What was your relationship to the natural world prior to your visit to Appalachia?

As a kid, I collected pieces of plants. I’d make a mixture, drop it inside a leaf, fold it up and, making a wish, tuck it into the crevice of a lilac bush. [My wishes] tended to be pretty idealistic, things like world peace. Living in N.Y.C. was the first I felt completely cut off from [nature], so, getting away to Appalachia, looking at these untouched green hills, it was like this desiccated sponge inside me just welled up. It was hard to go back to the city and stand in a subway tunnel again.

Why do you believe theater to be an effective tool for political and environmental change?

Political theater presents a much-needed alternative lens on our reality. Health care is the topic lately. There’s a lot of pathos around it in the media—look at this poor, little grandma with no health insurance. That’s not compassion. It’s exploitation. Its effect is not to galvanize people to make change, but to get us feeling sorry for ourselves, which is, hands down, the best way to neutralize a person or group; they’ll be so busy looking at the ground, they won’t see what’s going on around them.

To start feeling inspired, people must see activists, self-starters, rule breakers who are not settling for what they’ve got.

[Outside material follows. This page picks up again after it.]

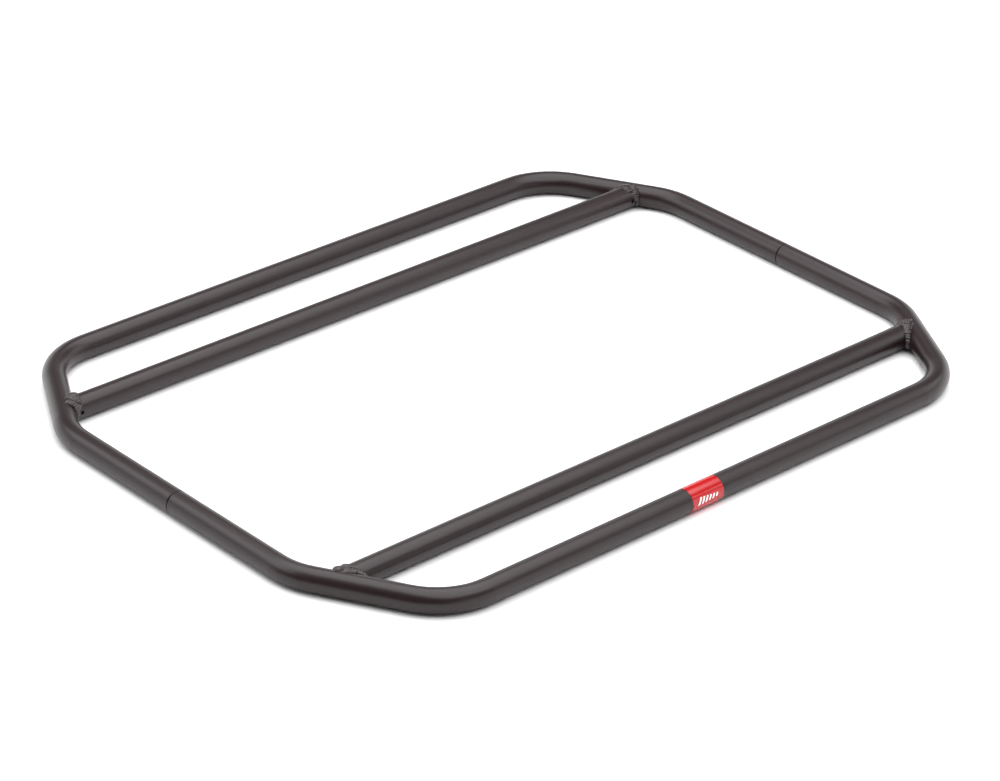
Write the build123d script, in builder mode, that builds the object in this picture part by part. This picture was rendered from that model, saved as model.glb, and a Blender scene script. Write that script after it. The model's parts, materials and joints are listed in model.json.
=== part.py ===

I want the play I’m writing now to confront this issue and show a person who goes from feeling put upon and constrained to feeling empowered and free. Theater is one of the only public forums where we can celebrate the rising up of the human spirit, where we can show people acting on behalf of other people or the environment and succeeding. That is something our world needs badly right now. We need to believe that there’s an alternative path—because there is.